Learning to Sing and Play through the Printed Page in Early Modern England

by

Margaret E. Jones

Doctor of Philosophy in Music

Designated Emphasis in Renaissance and Early Modern Studies

University of California, Berkeley

Professor Davitt Moroney, Chair

In 1676 Thomas Mace reluctantly laid the lute to rest in Musick’s Monument. The “monument” in question was built both for the lute and for the styles of music that had been popular earlier in the century during what is often called the golden age of English lute music. Mace’s complaints about the fate of the lute in part were a reaction to the stylistic changes sweeping across England at the time. However, the ways music circulated – specifically the circulation of printed instruction books and manuscripts among musical amateurs – also played major roles in these ongoing changes to music-making, leading ultimately to the demise of the lute as a solo instrument. Musick’s Monument was the culmination of a trend in music publishing that began in the 1590s, where music publishers increased their output of music instruction books to respond to a growing market of rising merchant-class amateurs and students at universities. Several of these books – and in particular Thomas Robinson’s The Schoole of Musicke (1603) – complicate the intersections between instrumental and vocal music instruction by using the lute itself as an instructor for the voice. The dual-materiality of these lesson books – that is primarily the ways they encourage physical interactions with instruments, and secondarily the physical presence, format, and layouts of the books themselves – encouraged readers to use them in specific ways. At times the layout of duets positioned readers around a single book; at other times the books even encouraged their own dismantling in order to be used.
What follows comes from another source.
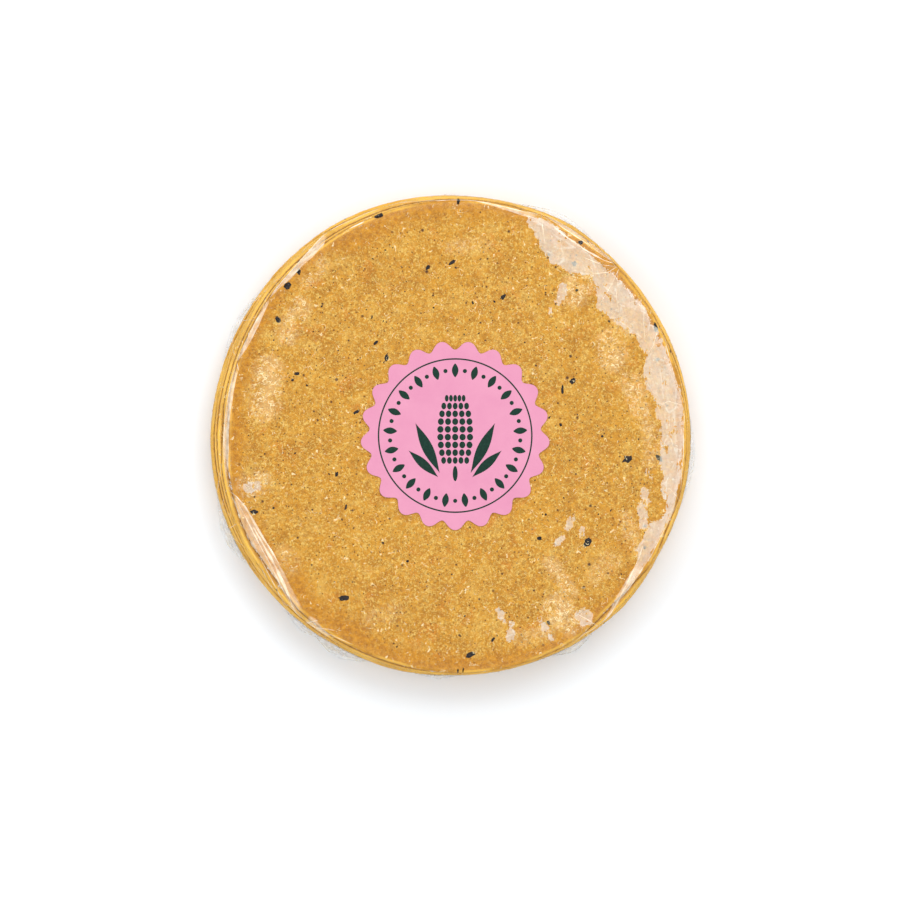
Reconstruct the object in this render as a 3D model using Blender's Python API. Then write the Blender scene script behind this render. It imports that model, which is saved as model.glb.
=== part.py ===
"""A sealed pack of corn tortillas: ten tortillas in a leaning stack, drawn tight in clear film, under a paper seal.

Run with blender --background --python part.py, or from Blender's text editor.
Metres, +Z up. The pack lies on its flat underside, and the origin is under the middle of its box.
"""

import math
import random

import bmesh
import bpy
from mathutils import Matrix, Vector

MM = 0.001

# The stack
TORTILLA_COUNT = 10
TORTILLA_THICKNESS = 2.05 * MM
TORTILLA_RADIUS = 69.3 * MM
STACK_HEIGHT = TORTILLA_COUNT * TORTILLA_THICKNESS
TOP_RADIUS_LOSS = 1.5 * MM  # the film draws the rim of the upper tortillas in
LEAN_X = 2.1 * MM  # how far the top tortilla has slid over the bottom one
LEAN_Y = -0.6 * MM
LOOSENESS = 0.35 * MM  # how far a tortilla lies from the smooth lean
OVALNESS = 0.9 * MM  # hand-pressed rounds are wider one way than the other
WAVINESS = 0.28 * MM
EDGE_ROUNDING = 0.5 * MM  # from the fullest part of an edge in to the gap between two tortillas
SEED = 11

# The film. A facet is a flat of film that cuts across the rim: where it faces in degrees round the pack,
# how far from the pack's axis it starts at the top, and how far it moves outwards for each length down.
FACETS = (
    (215.0, 64.7 * MM, 0.95),
    (178.0, 64.1 * MM, 0.75),
    (152.0, 65.9 * MM, 0.80),
    (128.0, 66.7 * MM, 0.80),
    (98.0, 67.6 * MM, 0.70),
    (57.0, 67.9 * MM, 0.80),
    (22.0, 67.2 * MM, 0.70),
    (338.0, 67.4 * MM, 0.70),
    (316.0, 67.0 * MM, 0.80),
    (262.0, 68.3 * MM, 0.70),
)
# An ear is a folded corner of film that lies flat at the foot: where it points, how many degrees
# its root spans either side, and how far it reaches past the stack.
EARS = (
    (204.5, 11.0, 3.4 * MM),
    (232.0, 9.0, 2.9 * MM),
    (242.0, 9.0, 3.9 * MM),
    (267.0, 8.0, 2.3 * MM),
    (300.0, 9.0, 3.0 * MM),
    (354.0, 13.0, 2.0 * MM),
    (64.0, 14.0, 2.2 * MM),
    (91.0, 9.0, 1.2 * MM),
    (152.0, 14.0, 2.6 * MM),
)
EAR_UNDERSIDE = 0.5 * MM
EAR_TOP = 1.1 * MM
FOOT_INSET = 1.6 * MM  # the flat underside ends this far inside the stack's edge
RIM_ROUNDING = 0.9 * MM
SEGMENTS = 96

# The seal
SEAL_LOBES = 21
SEAL_RADIUS = 26.2 * MM  # halfway between lobe tips and notches
LOBE_HEIGHT = 1.25 * MM  # from that line to a tip
LOBE_FULLNESS = 0.22  # how much rounder a tip is than a notch
POINTS_PER_LOBE = 10
SEAL_THICKNESS = 0.3 * MM
SEAL_GAP = 0.3 * MM
SEAL_X = 1.1 * MM
SEAL_Y = 0.1 * MM


def clear_scene():
    for obj in list(bpy.data.objects):
        bpy.data.objects.remove(obj, do_unlink=True)


def material(name, colour, roughness, metallic=0.0):
    made = bpy.data.materials.new(name)
    made.use_nodes = True
    shader = made.node_tree.nodes["Principled BSDF"]
    shader.inputs["Base Color"].default_value = (*colour, 1.0)
    shader.inputs["Roughness"].default_value = roughness
    shader.inputs["Metallic"].default_value = metallic
    return made


class Tortilla:
    """One round of the stack: its middle, its radius and its uneven outline."""

    def __init__(self, level, draw):
        rise = level / (TORTILLA_COUNT - 1)
        slide = rise**3
        self.x = LEAN_X * (slide - 0.3) + draw.uniform(-LOOSENESS, LOOSENESS)
        self.y = LEAN_Y * slide + draw.uniform(-LOOSENESS, LOOSENESS)
        self.radius = TORTILLA_RADIUS - TOP_RADIUS_LOSS * rise**4
        self.oval = -OVALNESS * slide
        self.phases = [draw.uniform(0.0, math.tau) for _ in range(3)]

    def edge(self, angle):
        """Distance from the pack's axis to this tortilla's edge, in the direction of the angle."""
        waves = sum(
            math.cos(lobes * angle + phase) for lobes, phase in zip((3, 5, 8), self.phases)
        )
        radius = self.radius + self.oval * math.cos(2 * angle) + WAVINESS * waves / 3
        along = self.x * math.cos(angle) + self.y * math.sin(angle)
        across = self.x * math.sin(angle) - self.y * math.cos(angle)
        return along + math.sqrt(radius**2 - across**2)


def facet_limit(angle, height):
    """How far out the flats of film let the pack reach at this angle and height."""
    reach = 2 * TORTILLA_RADIUS
    for facing, distance, slope in FACETS:
        turn = math.cos(angle - math.radians(facing))
        if turn > 0.5:
            reach = min(reach, (distance + slope * (STACK_HEIGHT - height)) / turn)
    return reach


def ear_reach(angle):
    """How far the nearest folded corner of film stands past the foot of the stack."""
    reach = 0.0
    for pointing, half_width, length in EARS:
        away = abs(math.remainder(angle - math.radians(pointing), math.tau))
        reach = max(reach, length * (1 - away / math.radians(half_width)))
    return reach


def stack_sections():
    """The pack's rings from the foot to the top, each a height and a radius for any angle."""
    draw = random.Random(SEED)
    stack = [Tortilla(level, draw) for level in range(TORTILLA_COUNT)]
    bottom, top = stack[0], stack[-1]

    def ring(tortilla, height, inset, ears=0.0):
        def radius(angle):
            within = min(tortilla.edge(angle), facet_limit(angle, height)) - inset
            return within + ears * ear_reach(angle)

        return height, radius

    rings = [
        ring(bottom, 0.0, FOOT_INSET),
        ring(bottom, EAR_UNDERSIDE, EDGE_ROUNDING / 2, ears=1.0),
        ring(bottom, EAR_TOP, 0.0, ears=1.0),
        ring(bottom, 0.80 * TORTILLA_THICKNESS, EDGE_ROUNDING / 2),
    ]
    for level, tortilla in enumerate(stack[1:], start=1):
        foot = level * TORTILLA_THICKNESS
        rings.append(ring(tortilla, foot + 0.12 * TORTILLA_THICKNESS, EDGE_ROUNDING))
        rings.append(ring(tortilla, foot + 0.50 * TORTILLA_THICKNESS, 0.0))
        if tortilla is not top:
            rings.append(ring(tortilla, foot + 0.88 * TORTILLA_THICKNESS, EDGE_ROUNDING))
    rings.append(ring(top, STACK_HEIGHT - 0.3 * RIM_ROUNDING, 0.35 * RIM_ROUNDING))
    rings.append(ring(top, STACK_HEIGHT, RIM_ROUNDING))
    return rings


def place_ring(verts, section):
    """Moves a ring's points to the section's height and radii, each at its own angle."""
    height, radius = section
    for vert in verts:
        angle = math.atan2(vert.co.y, vert.co.x)
        reach = radius(angle)
        vert.co = (reach * math.cos(angle), reach * math.sin(angle), height)


def wrapped_stack(colour):
    """The pack's body: a circle drawn up through the sections and closed at both ends."""
    sections = stack_sections()
    bm = bmesh.new()
    first = bmesh.ops.create_circle(bm, segments=SEGMENTS, radius=TORTILLA_RADIUS)
    place_ring(first["verts"], sections[0])
    edges = list(bm.edges)
    for section in sections[1:]:
        drawn = bmesh.ops.extrude_edge_only(bm, edges=edges)["geom"]
        edges = [part for part in drawn if isinstance(part, bmesh.types.BMEdge)]
        place_ring([part for part in drawn if isinstance(part, bmesh.types.BMVert)], section)
    bmesh.ops.holes_fill(bm, edges=[edge for edge in bm.edges if edge.is_boundary], sides=0)
    bmesh.ops.recalc_face_normals(bm, faces=bm.faces)
    mesh = bpy.data.meshes.new("wrapped_stack")
    bm.to_mesh(mesh)
    bm.free()
    mesh.shade_smooth()
    mesh.set_sharp_from_angle(angle=math.radians(40))
    mesh.materials.append(colour)
    return bpy.data.objects.new("wrapped_stack", mesh)


def seal_outline():
    """The scalloped edge of the seal, with full round lobes and narrower notches."""
    count = SEAL_LOBES * POINTS_PER_LOBE
    for step in range(count):
        angle = math.tau * step / count
        wave = math.cos(SEAL_LOBES * (angle + math.pi / 2))
        lobe = wave + LOBE_FULLNESS * (1 - wave**2)
        reach = SEAL_RADIUS + LOBE_HEIGHT * lobe
        yield reach * math.cos(angle), reach * math.sin(angle)


def paper_seal(colour):
    """The seal: a flat scalloped outline with the thickness of its paper, just above the film."""
    curve = bpy.data.curves.new("paper_seal", "CURVE")
    curve.dimensions = "2D"
    curve.fill_mode = "BOTH"
    curve.extrude = SEAL_THICKNESS / 2
    points = list(seal_outline())
    spline = curve.splines.new("POLY")
    spline.points.add(len(points) - 1)
    spline.use_cyclic_u = True
    for point, (x, y) in zip(spline.points, points):
        point.co = (x, y, 0.0, 1.0)
    curve.materials.append(colour)
    seal = bpy.data.objects.new("paper_seal", curve)
    seal.location = (SEAL_X, SEAL_Y, STACK_HEIGHT + SEAL_GAP + SEAL_THICKNESS / 2)
    return seal


def centre_on_origin(body, others):
    """Slides everything so that the middle of the body's box stands over the origin."""
    corners = [vert.co for vert in body.data.vertices]
    low = Vector(min(corner[axis] for corner in corners) for axis in range(3))
    high = Vector(max(corner[axis] for corner in corners) for axis in range(3))
    shift = -(low + high) / 2
    shift.z = 0.0
    body.data.transform(Matrix.Translation(shift))
    for other in others:
        other.location += shift


def main():
    clear_scene()
    collection = bpy.data.collections.new("tortilla_pack")
    bpy.context.scene.collection.children.link(collection)
    pack = wrapped_stack(material("corn dough under clear film", (0.62, 0.33, 0.08), 0.35))
    seal = paper_seal(material("pink seal paper", (0.89, 0.37, 0.53), 0.6))
    centre_on_origin(pack, [seal])
    for obj in (pack, seal):
        collection.objects.link(obj)


main()
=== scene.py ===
"""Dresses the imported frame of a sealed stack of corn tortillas.

The frame gives the stack's outline at every height. Built on it are the tortillas, the flecks of charred
hull in their dough, the clear film drawn over them with its folds, and the printed paper seal.
"""

import math
import random
from functools import partial

import bmesh
import bpy
from bpy.props import FloatProperty, FloatVectorProperty, IntProperty, PointerProperty
from mathutils import Matrix, Vector, noise
from mathutils.bvhtree import BVHTree


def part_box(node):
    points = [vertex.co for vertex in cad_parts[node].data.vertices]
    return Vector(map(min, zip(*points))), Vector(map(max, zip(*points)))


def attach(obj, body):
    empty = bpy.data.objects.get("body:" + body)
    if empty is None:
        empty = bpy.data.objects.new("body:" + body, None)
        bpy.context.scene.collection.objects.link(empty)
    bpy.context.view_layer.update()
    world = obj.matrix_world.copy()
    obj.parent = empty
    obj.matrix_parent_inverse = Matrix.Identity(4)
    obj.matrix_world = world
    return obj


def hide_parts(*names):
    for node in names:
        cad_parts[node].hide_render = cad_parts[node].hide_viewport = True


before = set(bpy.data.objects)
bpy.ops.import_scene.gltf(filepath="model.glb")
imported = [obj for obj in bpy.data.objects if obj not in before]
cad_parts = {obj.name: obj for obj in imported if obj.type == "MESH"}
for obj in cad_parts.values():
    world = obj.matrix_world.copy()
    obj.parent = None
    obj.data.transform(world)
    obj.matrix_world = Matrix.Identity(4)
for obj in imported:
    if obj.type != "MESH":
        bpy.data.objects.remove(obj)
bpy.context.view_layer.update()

bl_info = {
    "name": "Sealed Corn Tortilla Pack",
    "version": (1, 0, 0),
    "blender": (4, 5, 0),
    "location": "3D View > Sidebar > Tortilla Pack",
    "description": "Builds a stack of corn tortillas in clear film with a paper seal",
    "category": "Object",
}

MM = 0.001
STACK_NODE = "wrapped_stack"
SEAL_NODE = "paper_seal"
BODY = "root"
AXIS = Vector((0.0, 0.5 * MM, 0.0))  # where the stack's axis stands in the frame
FAR_OUT = 0.2  # well outside the pack, where a line of sight towards the axis starts
OUTLINE_STEPS = 720
SLOPING_STEPS = 4  # so many tortillas' edges at most lie under the film's slope at the rim
LEAST_STEP = 0.15 * MM  # a smaller step in the wall leaves the film no slope
RIM_MARGIN = 0.25 * MM  # how far folds at the rim stay inside the film's slope
CORNER_MARGIN = 0.35 * MM  # how far folds at the foot stay inside the corners' very edge
FACE_REACH = 66.0  # millimetres, about as far as the top tortilla's face reaches from the axis

# Heights
FOOT_FOLD = 0.8 * MM  # the film's folded corners lie this high
BASE_REST = 0.45 * MM  # the pleated film under the pack lifts the bottom tortilla this far
TOP_OF_DOUGH = 20.42 * MM
TOP_OF_FILM = 20.56 * MM

# Where the film has come off the top tortilla along the rim: degrees round the pack, and between which
# distances from the axis it is loose.
LOOSE_RIM = (
    (-53.0, 70.5, 71.0), (-46.0, 67.9, 69.0), (-39.0, 66.0, 67.5), (-30.0, 62.8, 67.3),
    (-24.0, 62.6, 67.4), (-22.0, 65.4, 67.3), (-18.0, 65.8, 67.4), (-15.5, 63.0, 68.6),
    (-12.0, 62.4, 67.5), (-6.0, 61.3, 67.2), (4.0, 60.4, 67.0), (7.0, 60.0, 67.8), (11.0, 59.3, 66.9),
    (17.0, 57.2, 66.6), (22.0, 61.0, 66.4), (26.0, 60.6, 66.5), (27.5, 60.6, 68.4), (29.0, 60.4, 66.6),
    (33.0, 58.3, 67.8), (36.0, 57.4, 67.0), (41.0, 56.2, 66.5), (48.0, 61.4, 65.9), (54.0, 58.4, 66.2),
    (60.0, 57.6, 66.8), (65.0, 60.8, 68.1), (71.0, 66.0, 68.6), (76.0, 69.0, 69.0),
)

# How much further than the frame's outline the lower tortillas bulge under the film: degrees, millimetres.
BULGE = (
    (0.0, 1.05), (15.0, 0.65), (30.0, 0.35), (45.0, 0.65), (60.0, 1.35), (75.0, 0.7), (90.0, 0.3),
    (105.0, 0.1), (120.0, 0.3), (135.0, -0.2), (150.0, -0.9), (165.0, -0.6), (180.0, 0.15), (195.0, 0.2),
    (210.0, -0.1), (225.0, -0.3), (240.0, -0.3), (255.0, 0.3), (270.0, -0.1), (285.0, 0.35),
    (300.0, 1.0), (315.0, 1.25), (330.0, 0.5), (345.0, 1.0), (360.0, 1.05),
)
BULGE_SHARE = (1.0, 1.0, 1.0, 1.0, 1.0, 1.0, 1.0, 0.8, 0.4, 0.0)  # from the bottom tortilla up

# How far in from the edge the dough of the top tortilla is damp and orange, and towards the lower left also
# painted shade: degrees, millimetres.
DAMP_AND_SHADED_RIM = (
    (0.0, 2.2), (27.0, 2.4), (50.0, 3.0), (60.0, 5.0), (72.0, 4.0), (84.0, 7.5), (98.0, 8.5),
    (118.0, 9.0), (124.0, 5.0), (138.0, 5.0), (152.0, 6.0), (180.0, 6.5), (195.0, 6.0), (207.0, 7.0),
    (220.0, 9.0), (235.0, 10.0), (250.0, 10.0), (268.0, 8.0), (290.0, 5.0), (305.0, 3.5), (322.0, 3.0),
    (340.0, 2.4), (360.0, 2.2),
)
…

This dissertation traces the development of music-book publishing for self-taught amateurs. It recasts narratives about early modern music education to place greater emphasis on historical students as empowered readers, teachers and thinkers maneuvering within complex social and political realities. It also shows the variety of skills covered in self-instruction books and the ways these books use the same lute tablature to teach both playing and singing. It examines these books through a critical bibliographic lens, tracing the intersections between physical objects, the people that used them, and the music they contained. Ultimately, I contend that these instruction books and the self-guided study they encouraged were instrumental in the development of educational institutions that continue to develop into the present.